Settore turistico e lavoratori stagionali a Messina. I sindacati: tante criticità da affrontare

martedì 17 Settembre 2019

Evidenziata la necessità di migliorare i servizi e tutelare le professionalità formatesi nel settore. Nel messinese si parla di circa 16 mila addetti divisi tra la zona ionica e tirrenica

MESSINA – La provincia siciliana con il più alto numero di lavoratori stagionali nel turismo, ma anche quella dov’è aumentata la precarietà e si perdono più posti di lavoro.

Nel messinese si parla di circa 16 mila addetti tra zona ionica e tirrenica, ma il numero maggiore è concentrato nel comprensorio che va da Taormina fino alla Valle d’Alcantara. Qui l’incremento della presenza di turisti, come è stato registrato quest’anno, non si è però tradotta in un aumento dell’occupazione negli alberghi e nella ristorazione, anzi c’è una perdita di posti di lavoro. Si è ridotto il periodo lavorativo che se prima andava da marzo a ottobre, adesso si concentra da aprile o addirittura maggio fino a settembre o ottobre. Nelle isole Eolie la situazione è ancora più critica, perché in media non si fanno più di tre mesi.

“Siamo alla fine della stagione – ha commentato Pancrazio Di Leo, rappresentante della Fisascat Cisl – e già ci sono alcuni licenziamenti in atto, soprattutto nella ristorazione. Non ancora negli alberghi, dove in alcune strutture si potrebbe arrivare fino al 24 novembre. Riducendo il periodo lavorativo gli stagionali hanno grossi problemi. A differenza del passato, con la riforma del 2015 i lavoratori vengono pagati con la Naspi per il 50% dell’attività svolta, chi lavora sei mesi percepisce dopo il licenziamento solo tre mesi di disoccupazione e per gli altri tre non ha nessuna copertura. Molti di questi stagionali sono stati costretti ad andare all’estero a lavorare, o cambiare mestiere e la cosa più grave che così anche il personale specializzato va via e viene a mancare sul territorio dove le strutture, di contro, hanno sempre più bisogno di qualifiche specifiche che a volte neppure i percorsi formativi riescono a garantire”.

Anche alcune forme di lavoro nero o irregolare spingono molti giovani precari del settore a cercare occupazione altrove. “Alcune attività nel comprensorio di Taormina – ha aggiunto Di Leo – come bar e pubblici esercizi, aprono al mattino e chiudono alle 23 o a mezzanotte e c’è solo un turno, non due o tre come dovrebbe essere.

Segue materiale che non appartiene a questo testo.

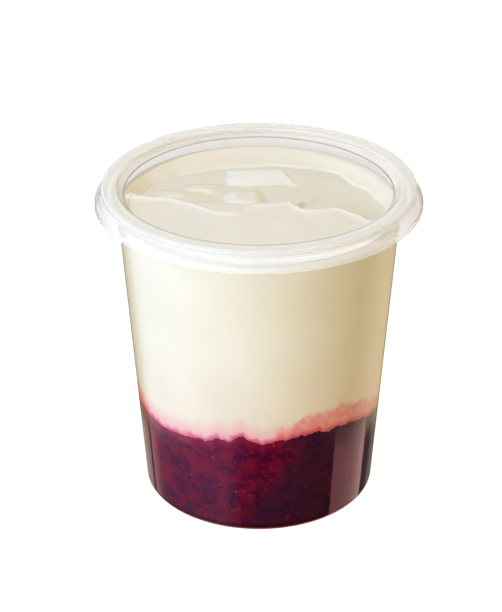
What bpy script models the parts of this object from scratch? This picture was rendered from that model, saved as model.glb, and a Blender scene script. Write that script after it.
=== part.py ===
"""A clear dessert pot, shut with its press-on lid, that holds custard over a berry compote.

Units are metres and +Z is up. The origin is the middle of the base, on the surface that the pot
stands on. The cup and the lid are formed sheet, so each is drawn as one middle line with a
thickness, and turned round the pot's axis. The two fillings are turned too, and then their free
faces are pushed into relief: the custard lies in spooned dollops, and the line where it meets
the compote rises and falls round the wall.
"""

import math

import bmesh
import bpy

MM = 0.001

# Driving dimensions
LID_WIDTH = 101.0 * MM  # across the lip of the lid's skirt
LID_TOP = 103.6 * MM  # height of the shut pot
FOOT_WIDTH = 73.7 * MM  # across the wall just above the floor
WALL_TAPER = 0.071  # how far the wall leans out for each unit of height
SHEET = 0.6 * MM  # thickness of the cup and of the lid
GAP = 0.3 * MM  # clearance between neighbouring pieces

# The cup
CORNER_RADIUS = 1.1 * MM  # of the middle line, where the wall meets the foot
PANEL_RAISED = 1.6 * MM  # the floor panel's height above the standing ring
STANDING_RING = 3.0 * MM  # width of the flat ring that the pot stands on
RAMP_RUN = 1.4 * MM  # the slope between the ring and the panel
SHOULDER_HEIGHT = 97.9 * MM  # where the wall steps out for the lid's plug
SHOULDER_RISE = 1.1 * MM
SHOULDER_RUN = 1.1 * MM
NECK_RADIUS = 1.4 * MM  # bend from the neck into the rim
RIM_RADIUS = 1.15 * MM  # bend of the rolled rim
RIM_DROP = 0.5 * MM  # straight end of the rolled rim
RIM_TOP = LID_TOP - SHEET - GAP  # top of the cup's own rim

# The lid
PANEL_SUNK = 2.5 * MM  # the lid's panel below the top of its ring
PANEL_WIDTH = 83.6 * MM
PLUG_RUN = 1.7 * MM  # how far the plug wall leans out as it rises
RING_BEND = 0.75 * MM  # bends of the ring that covers the cup's rim
RING_WIDTH = 97.1 * MM  # across the outside of the ring
RING_DROP = 1.5 * MM  # height of the ring's outer side
GROOVE_DEPTH = 0.35 * MM  # the line pressed in under the ring
SKIRT_FLARE = 1.0 * MM  # how far the skirt leans out below the ring
LIP_HEIGHT = 1.4 * MM  # the upright lip at the skirt's foot
LID_FOOT = 97.5 * MM  # height of the lip's lower edge

# The fillings
LAYER_LEVEL = 31.9 * MM  # lowest height of the line between compote and custard, at the wall
FILL_LEVEL = 97.0 * MM  # where the custard touches the wall
BORDER_WIDTH = 9.0 * MM  # the band along the wall that slopes into the basin
BASIN_DEPTH = 4.6 * MM
BASIN_RIPPLE = 0.35 * MM
DOLLOP_EDGE = 0.22  # the share of a dollop's radius over which its edge falls away

# Swells of the layer line: place round the wall in degrees from the front, width, height in mm
SWELLS = [
    (20, 42, 3.2),
    (-7.0, 3.4, 2.2),
    (-17, 7, 0.7),
    (47, 10, 0.7),
    (112, 30, 2.0),
    (168, 22, 2.9),
    (-100, 26, 2.3),
    (-142, 16, 1.1),
]
# Dollops of custard: middle x and y, radius across, radius deep, height, all in mm
DOLLOPS = [
    (-31, -12, 21, 22, 2.7),
    (16, -15, 27, 23, 2.3),
    (28, -16, 15, 20, 2.8),
    (-4, 9, 6, 7, 0.9),
    (-18, 17, 9, 5, 0.7),
    (36, 15, 9, 14, 2.0),
]

# How finely the shapes are drawn
SEGMENTS = 64
BEND_STEPS = 3
TOP_RINGS = [0.99, 0.93, 0.86, 0.78, 0.68, 0.57, 0.45, 0.32, 0.18]
LAYER_RINGS = [0.86, 0.62, 0.34]


def arc(centre, radius, start, end, steps=BEND_STEPS):
    """Points of an arc in the (radius, height) plane, from start to end in degrees."""
    points = []
    for i in range(steps + 1):
        angle = math.radians(start + (end - start) * i / steps)
        points.append((centre[0] + radius * math.cos(angle), centre[1] + radius * math.sin(angle)))
    return points


def side_of(path, offset):
    """The path moved sideways by offset, mitred at its corners. Positive is to its left."""
    moved = []
    for i, (r, z) in enumerate(path):
        before = path[max(i - 1, 0)]
        after = path[min(i + 1, len(path) - 1)]
        normals = []
        for (r0, z0), (r1, z1) in ((before, (r, z)), ((r, z), after)):
            length = math.hypot(r1 - r0, z1 - z0)
            if length > 0:
                normals.append(((z0 - z1) / length, (r1 - r0) / length))
        nr = sum(n[0] for n in normals) / len(normals)
        nz = sum(n[1] for n in normals) / len(normals)
        stretch = offset / (nr * nr + nz * nz)
        moved.append((r + nr * stretch, z + nz * stretch))
    return moved


def sheet_outline(path):
    """Both faces of a sheet along its middle line, which starts on the axis."""
    return side_of(path, -SHEET / 2) + side_of(path, SHEET / 2)[::-1]


def wall_middle(z):
    """Radius of the cup wall's middle line at a height."""
    return FOOT_WIDTH / 2 - SHEET / 2 + WALL_TAPER * z


def filling_radius(z):
    """Radius of a filling at a height, clear of the wall."""
    return wall_middle(z) - SHEET / 2 - GAP


def floor_corner():
    """Radius of the wall's middle line where it bends into the floor."""
    return wall_middle(SHEET / 2 + CORNER_RADIUS)


def cup_path():
    foot = SHEET / 2
    panel = foot + PANEL_RAISED
    corner = floor_corner() - CORNER_RADIUS
    ring_inside = corner - STANDING_RING
    path = [(0, panel), (ring_inside - RAMP_RUN, panel), (ring_inside, foot)]
    path += arc((corner, foot + CORNER_RADIUS), CORNER_RADIUS, -90, 0)
    path.append((wall_middle(SHOULDER_HEIGHT), SHOULDER_HEIGHT))
    neck = wall_middle(SHOULDER_HEIGHT) + SHOULDER_RUN
    path.append((neck, SHOULDER_HEIGHT + SHOULDER_RISE))
    rim = RIM_TOP - SHEET / 2
    top = (neck + NECK_RADIUS, rim)
    path += arc((top[0], rim - NECK_RADIUS), NECK_RADIUS, 180, 90)
    path += arc((top[0], rim - RIM_RADIUS), RIM_RADIUS, 90, 0, BEND_STEPS + 1)[1:]
    path.append((top[0] + RIM_RADIUS, rim - RIM_RADIUS - RIM_DROP))
    return path


def lid_path():
    panel = LID_TOP - PANEL_SUNK - SHEET / 2
    top = LID_TOP - SHEET / 2
    plug_foot = PANEL_WIDTH / 2
    outside = RING_WIDTH / 2 - SHEET / 2
    lip = LID_WIDTH / 2 - SHEET / 2
    path = [(0, panel), (plug_foot - 0.4 * MM, panel), (plug_foot + 0.1 * MM, panel + 0.3 * MM)]
    plug_top = plug_foot + PLUG_RUN
    path += arc((plug_top + RING_BEND, top - RING_BEND), RING_BEND, 150, 90)
    path += arc((outside - RING_BEND, top - RING_BEND), RING_BEND, 90, 0)
    groove = top - RING_DROP
    path.append((outside - GROOVE_DEPTH, groove))
    lip_top = LID_FOOT + LIP_HEIGHT
    path.append((outside + SKIRT_FLARE, lip_top + 0.35 * MM))
    path.append((lip, lip_top))
    path.append((lip, LID_FOOT))
    return path


def swell(angle):
    """Height of the layer line above its lowest level, at an angle from the front in degrees."""
    total = 0
    for place, width, height in SWELLS:
        away = (angle - place + 180) % 360 - 180
        total += height * MM * math.exp(-((away / width) ** 2))
    return total


def layer_height(x, y):
    """Height of the face between compote and custard."""
    out = min(math.hypot(x, y) / filling_radius(LAYER_LEVEL), 1)
    angle = math.degrees(math.atan2(x, -y))
    middle = 2.2 * MM * (1 - out)
    return LAYER_LEVEL + swell(angle) * out**2 + middle


def smooth_step(value):
    value = min(max(value, 0), 1)
    return value * value * (3 - 2 * value)


def custard_height(x, y):
    """Height of the custard's free surface: a border along the wall, a basin and its dollops."""
    inward = filling_radius(FILL_LEVEL) - math.hypot(x, y)
    height = FILL_LEVEL - BASIN_DEPTH * smooth_step(inward / BORDER_WIDTH)
    height += BASIN_RIPPLE * math.sin(x / (6.1 * MM)) * math.cos(y / (5.3 * MM)) * min(inward / BORDER_WIDTH, 1)
    rise = 0
    for mx, my, across, deep, tall in DOLLOPS:
        out = math.hypot((x / MM - mx) / across, (y / MM - my) / deep)
        rise = max(rise, tall * MM * smooth_step((1 - out) / DOLLOP_EDGE) * (1.12 - 0.12 * out))
    return min(height + rise * smooth_step(inward / (4 * MM)), FILL_LEVEL)


def material(name, colour, roughness, transmission=0.0):
    made = bpy.data.materials.new(name)
    made.use_nodes = True
    shader = made.node_tree.nodes["Principled BSDF"]
    shader.inputs["Base Color"].default_value = (*colour, 1)
    shader.inputs["Roughness"].default_value = roughness
    shader.inputs["Transmission Weight"].default_value = transmission
    return made


def turned(outline):
    """A closed body from an outline whose two ends lie on the axis."""
    body = bmesh.new()
    corners = [body.verts.new((r, 0, z)) for r, z in outline]
    edges = [body.edges.new(pair) for pair in zip(corners, corners[1:])]
    bmesh.ops.spin(
        body,
        geom=corners + edges,
        axis=(0, 0, 1),
        cent=(0, 0, 0),
        angle=math.tau,
        steps=SEGMENTS,
        use_duplicate=False,
    )
    bmesh.ops.remove_doubles(body, verts=body.verts, dist=0.001 * MM)
    bmesh.ops.recalc_face_normals(body, faces=body.faces)
    return body


def finish(name, body, skin):
    mesh = bpy.data.meshes.new(name)
    body.to_mesh(mesh)
    body.free()
    mesh.materials.append(skin)
    mesh.shade_smooth()
    mesh.set_sharp_from_angle(angle=math.radians(40))
    made = bpy.data.objects.new(name, mesh)
    bpy.context.scene.collection.objects.link(made)
    return made


def push_relief(body, level, height_at, clearance):
    """Moves the flat face at a level on to a relief, and its rim on to the wall."""
    rim = filling_radius(level) - 0.01 * MM
    for corner in [v for v in body.verts if abs(v.co.z - level) < 0.001 * MM]:
        x, y, _ = corner.co
        reach = math.hypot(x, y)
        corner.co.z = height_at(x, y) + clearance
        if reach > rim:
            corner.co.x *= filling_radius(corner.co.z) / reach
            corner.co.y *= filling_radius(corner.co.z) / reach


def rings_inward(level, shares):
    """Outline points across a flat face, from the wall to the axis."""
    reach = filling_radius(level)
    return [(reach, level)] + [(reach * share, level) for share in shares] + [(0, level)]


def clear_scene():
    for old in list(bpy.data.objects):
        bpy.data.objects.remove(old)


def make_cup():
    clear = material("clear_cup", (0.93, 0.94, 0.93), 0.06, transmission=1.0)
    return finish("cup", turned(sheet_outline(cup_path())), clear)


def make_lid():
    clear = material("clear_lid", (0.93, 0.94, 0.93), 0.1, transmission=1.0)
    return finish("lid", turned(sheet_outline(lid_path())), clear)


def make_berry_layer():
    """The compote: it lies on the cup's raised floor and fills the ring-shaped gutter round it."""
    floor = SHEET + GAP
    panel = floor + PANEL_RAISED
    corner = floor_corner() - CORNER_RADIUS
    ring_inside = corner - STANDING_RING
    inner_corner = CORNER_RADIUS - SHEET / 2 - GAP
    outline = [(0, panel), (ring_inside - RAMP_RUN + GAP, panel), (ring_inside + GAP, floor)]
    outline += arc((corner, floor + inner_corner), inner_corner, -90, 0)
    outline.append((filling_radius(0.5 * LAYER_LEVEL), 0.5 * LAYER_LEVEL))
    outline += rings_inward(LAYER_LEVEL, LAYER_RINGS)
    body = turned(outline)
    push_relief(body, LAYER_LEVEL, layer_height, -GAP / 2)
    return finish("berry_layer", body, material("berry_compote", (0.16, 0.012, 0.04), 0.35))


def make_custard():
    """The custard: its foot lies along the compote, and its top is open under the lid."""
    outline = rings_inward(LAYER_LEVEL, LAYER_RINGS)[::-1]
    for share in (0.25, 0.5, 0.75):
        level = LAYER_LEVEL + (FILL_LEVEL - LAYER_LEVEL) * share
        outline.append((filling_radius(level), level))
    outline += rings_inward(FILL_LEVEL, TOP_RINGS)
    body = turned(outline)
    push_relief(body, LAYER_LEVEL, layer_height, GAP / 2)
    push_relief(body, FILL_LEVEL, custard_height, 0)
    return finish("custard", body, material("custard_cream", (0.87, 0.78, 0.58), 0.3))


clear_scene()
make_cup()
make_lid()
make_berry_layer()
make_custard()
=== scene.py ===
# %% [markdown]
# # A clear pot of custard over berry compote
# This lesson dresses a plain model of a shut dessert pot. The model comes as four solids: a thin
# cup, its lid, and the two fillings. Each one is modelled again here with the fine shape and the
# finish that the real thing has, in the same place and at the same size.

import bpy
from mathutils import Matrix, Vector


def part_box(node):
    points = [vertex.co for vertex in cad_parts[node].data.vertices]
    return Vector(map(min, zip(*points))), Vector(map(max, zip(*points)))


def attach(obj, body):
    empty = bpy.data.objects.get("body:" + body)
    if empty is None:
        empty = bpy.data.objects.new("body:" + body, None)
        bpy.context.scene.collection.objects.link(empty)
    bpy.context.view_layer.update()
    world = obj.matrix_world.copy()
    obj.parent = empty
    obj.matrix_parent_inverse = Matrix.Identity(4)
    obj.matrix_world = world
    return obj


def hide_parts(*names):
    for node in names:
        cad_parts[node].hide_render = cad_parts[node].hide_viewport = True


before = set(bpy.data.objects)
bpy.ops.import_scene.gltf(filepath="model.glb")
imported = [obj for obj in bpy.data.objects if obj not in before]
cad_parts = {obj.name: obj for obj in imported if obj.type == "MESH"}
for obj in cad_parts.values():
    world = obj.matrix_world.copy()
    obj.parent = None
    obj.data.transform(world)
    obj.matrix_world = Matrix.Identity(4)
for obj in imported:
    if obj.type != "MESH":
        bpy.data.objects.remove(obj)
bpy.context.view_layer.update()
print("solids:", sorted(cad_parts))

# %% Libraries
import math
import random

import bpy
from mathutils import Vector, noise

# %% [markdown]
# ## Sizes
# A pot is drawn from a few sizes: how wide its foot is, how far its wall leans out, how thick the
# sheet is, and how high it is filled. The outer sizes are read from the solids, so the pieces fit
# them. The lesson works in metres, as Blender does, and `MM` turns millimetres into metres.

# %% Sizes of the pot
MM = 0.001
SHEET = 0.6 * MM  # thickness of the formed plastic
WALL_TAPER = 0.071  # how far the wall leans out for each unit of height
FOOT_RADIUS = 36.85 * MM  # of the wall's outside, carried down to the table
LID_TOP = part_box("lid")[1].z
LID_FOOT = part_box("lid")[0].z
LID_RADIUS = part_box("lid")[1].x
RIM_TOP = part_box("cup")[1].z
FILL_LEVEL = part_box("custard")[1].z
LAYER_LEVEL = 31.0 * MM  # lowest height of the line between the fillings, at the wall
SIDES = 288  # flat sides of every round piece
print(f"pot {LID_TOP / MM:.1f} mm tall and {2 * LID_RADIUS / MM:.1f} mm wide")
print(f"filled to {FILL_LEVEL / MM:.1f} mm")


# %% [markdown]
# ## Turned pieces
# The cup, the lid and both fillings are round, so each can be made like a bowl on a lathe: a
# profile is drawn as a chain of vertices, and `spin` carries it round the axis. The other way, a
# cylinder with loop cuts, would need every bend to be shaped by hand. A single vertex to start
# from is had by adding a plane and merging its four corners.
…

Lo abbiamo segnalato agli organi competenti perché intervengano a verificare quante ore di lavoro vengono svolte. Non ci sono controlli e magari un lavoratore assunto part time per quattro ore ne fa invece 14. Se luglio e agosto viene fatto così, e magari senza il giorno di riposo settimanale, qualche problema c’è. Gli organi ispettivi hanno gli strumenti per verificare, ma anche il lavoratore è restio a denunciare per paura di perdere il posto”.

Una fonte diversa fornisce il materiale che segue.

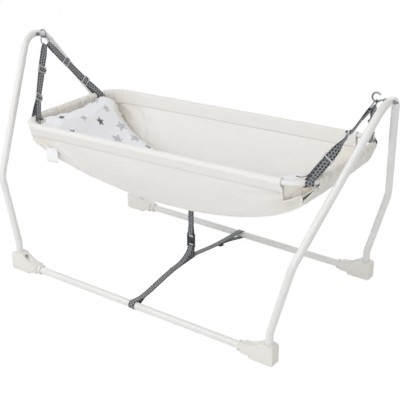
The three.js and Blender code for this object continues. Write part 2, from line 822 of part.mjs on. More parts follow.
// Stations that wrap a bar: places are (run, off) pairs measured from the bar along the strap.
// A ring's wire curves away inside the strap's width, so its loop reaches back by that much.
function wrapBar(loopRadius, tail, tailSide, reachBack = 0) {
  const steps = 8;
  const spread = Math.acos(loopRadius / (tail + reachBack));
  const half = (webThickness + fit) / 2;
  const places = [[tail, tailSide * half]];
  for (let k = 0; k <= steps; k += 1) {
    const angle = spread + ((2 * Math.PI - 2 * spread) * k) / steps;
    places.push([loopRadius * Math.cos(angle) - reachBack, tailSide * loopRadius * Math.sin(angle)]);
  }
  places.push([tail, -tailSide * half]);
  return places;
}

const frameLift = webThickness / 2 + fit + frameThickness / 2;
const frameHalf = frameCentreBar / 2 + frameSlot + frameBar;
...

Il monte ore non pagato diventa evasione fiscale e contributiva e diventa anche mancata occupazione per chi potrebbe coprire i turni fatti da una sola persona. Sono anche questi posti di lavoro in meno. Per i sindacati si deve intervenire sulle politiche del lavoro in modo strutturale per creare opportunità. La Regione, sempre secondo i rappresentanti di categoria, dovrebbe fare la propria parte iniziando a programmare e investire in un comparto, quello turistico, che rimane una grande potenzialità inespressa.

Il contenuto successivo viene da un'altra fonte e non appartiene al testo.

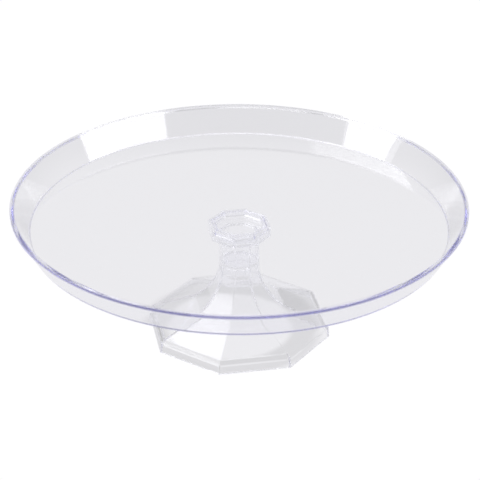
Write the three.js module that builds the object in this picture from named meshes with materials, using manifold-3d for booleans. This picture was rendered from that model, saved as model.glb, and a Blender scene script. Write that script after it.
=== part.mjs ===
// Two-piece clear plastic cake stand: a round shallow tray on an octagonal pedestal.
//
// Frame: millimetres, +Z up, origin on the table at the centre of the foot.
// Two flats of every pedestal octagon face +X and -X, and two face +Y and -Y.
// Octagon sizes are given as the radius to the corners.
import * as THREE from 'three';
import { mergeVertices } from 'three/addons/utils/BufferGeometryUtils.js';
import Module from 'manifold-3d';

const wasm = await Module();
wasm.setup();

// ---------------------------------------------------------------- dimensions
// tray
const PLATE_R = 175;            // outside radius of the rim
const PLATE_UNDERSIDE_Z = 92.6; // underside of the tray floor
const PLATE_FLOOR = 1.5;        // thickness of the tray floor
const RIM_TOP_Z = 115.0;        // top of the rim
const RIM_WIDTH = 2.7;          // radial width of the rim's flat top
const RIM_HEIGHT = 3.0;         // height of the rim's upright outer face
const FLOOR_R = 160.8;          // radius where the floor meets the flared wall, inside, before rounding
const UNDER_R = 163.2;          // radius where the underside meets the flared wall, before rounding
const WALL_TOP_OUT_R = 173.9;   // outside of the wall under the rim
const FLOOR_FILLET = 0.9;       // rounding between floor and wall, inside
const UNDER_FILLET = 0.9;       // rounding between underside and wall, outside
const PLATE_SEGMENTS = 96;

// eight-sided locating ring under the tray, which drops into the pedestal's cup
const RING_OUT_R = 21.8;
const RING_IN_R = 19.8;
const RING_BOTTOM_Z = 88.6;

// pedestal
const FOOT_R = 73.0;            // foot at the table
const SKIRT_TOP_R = 72.4;       // top of the upright skirt
const SKIRT_TOP_Z = 8.0;
const ROOF_EDGE_R = 68.6;       // outer edge of the sloping roof
const ROOF_EDGE_Z = 10.8;
const BREAK_R = 36.6;           // where the roof meets the concave flare
const BREAK_Z = 23.4;
const NECK_R = 16.0;            // straight neck
const NECK_TOP_R = 15.8;
const CUP_OUT_R = 24.8;         // cup that carries the tray
const CUP_IN_R = 22.4;
const CUP_BOTTOM_Z = 83.4;      // underside of the cup's ledge
const CUP_LEDGE_Z = 85.4;       // ledge inside the cup
const CUP_TOP_Z = 92.3;         // the tray rests here, 0.3 below its underside
const BORE_R = 13.6;            // eight-sided hollow of the neck
const SEPTUM_TOP_Z = 60.1;      // web that closes the neck, top face
const SEPTUM_BOTTOM_Z = 57.8;   // web that closes the neck, under face
const SKIN = 2.3;               // wall of the foot
const GATE_R = 3.0;             // round gate mark under the web
const GATE_DROP = 0.9;
const OCT = 8;
const OCT_START = Math.PI / 8;

// ---------------------------------------------------------------- helpers
// Turns a profile of [radius, height] points about the Z axis into one closed body.
function turned(profile, segments, start = 0) {
  const points = profile.map(([r, z]) => new THREE.Vector2(r, z));
  let g = new THREE.LatheGeometry(points, segments, start, Math.PI * 2);
  g.rotateX(Math.PI / 2);
  g.deleteAttribute('normal');
  g.deleteAttribute('uv');
  g = mergeVertices(g, 1e-3);
  const p = g.getAttribute('position');
  const idx = g.getIndex().array;
  const kept = [];
  let volume = 0;
  const a = new THREE.Vector3(), b = new THREE.Vector3(), c = new THREE.Vector3();
  for (let i = 0; i < idx.length; i += 3) {
    const [i0, i1, i2] = [idx[i], idx[i + 1], idx[i + 2]];
    if (i0 === i1 || i1 === i2 || i0 === i2) continue;
    a.fromBufferAttribute(p, i0); b.fromBufferAttribute(p, i1); c.fromBufferAttribute(p, i2);
    volume += a.dot(b.clone().cross(c)) / 6;
    kept.push(i0, i1, i2);
  }
  if (volume < 0) for (let i = 0; i < kept.length; i += 3) [kept[i + 1], kept[i + 2]] = [kept[i + 2], kept[i + 1]];
  g.setIndex(kept);
  return g;
}

function toSolid(g) {
  return new wasm.Manifold(new wasm.Mesh({
    numProp: 3,
    vertProperties: new Float32Array(g.getAttribute('position').array),
    triVerts: new Uint32Array(g.getIndex().array),
  }));
}

function toGeometry(solid) {
  const m = solid.getMesh();
  const g = new THREE.BufferGeometry();
  g.setAttribute('position', new THREE.BufferAttribute(new Float32Array(m.vertProperties), 3));
  g.setIndex(new THREE.BufferAttribute(new Uint32Array(m.triVerts), 1));
  return g;
}

function piece(name, geometry, colour) {
  const flat = geometry.toNonIndexed();
  flat.computeVertexNormals();
  const mesh = new THREE.Mesh(flat, new THREE.MeshStandardMaterial({
    name: name + '_clear', color: new THREE.Color(...colour), roughness: 0.05, metalness: 0,
    transparent: true, opacity: 0.35, side: THREE.DoubleSide,
  }));
  mesh.name = name;
  return mesh;
}

// ---------------------------------------------------------------- tray
const floorTop = PLATE_UNDERSIDE_Z + PLATE_FLOOR;
const rimBase = RIM_TOP_Z - RIM_HEIGHT;
const rimIn = PLATE_R - RIM_WIDTH;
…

“Bisogna anche correggere alcune anomalie – ha sottolineato Di Leo – in quanto nelle strutture ha la precedenza chi ha lavorato la stagione precedente. Dal terzo anno in poi si utilizzano i tirocinanti delle scuole e dopo di essa magari sono assunti. Ma per i giovani che sono usciti dal circuito scolastico non c’è possibilità. Si deve pensare anche a loro. C’è personale anziano che non riesce ad andare in pensione e a una certa età non vengono più ripresi. Gli stagionali hanno un problema contributivo enorme, sono fuori da Quota 100 e l’Ape sociale ci sarà fino al 31 dicembre perché non è stata rifinanziata. Con 63 anni e 30 anni di contribuzione, compresi i figurativi, potevano andare in pensione. Senza l’anticipo pensionistico dovrebbero arrivare fino a 67 anni”.

“Stiamo lavorando da alcuni mesi – ha concluso – su una petizione con raccolta firme da presentare al Governo, dove chiediamo sia il rifinanziamento dell’Ape sociale che la modifica della Naspi, che deve prevedere un’indennità da erogare equivalente alle settimane di effettivo lavoro prestato”.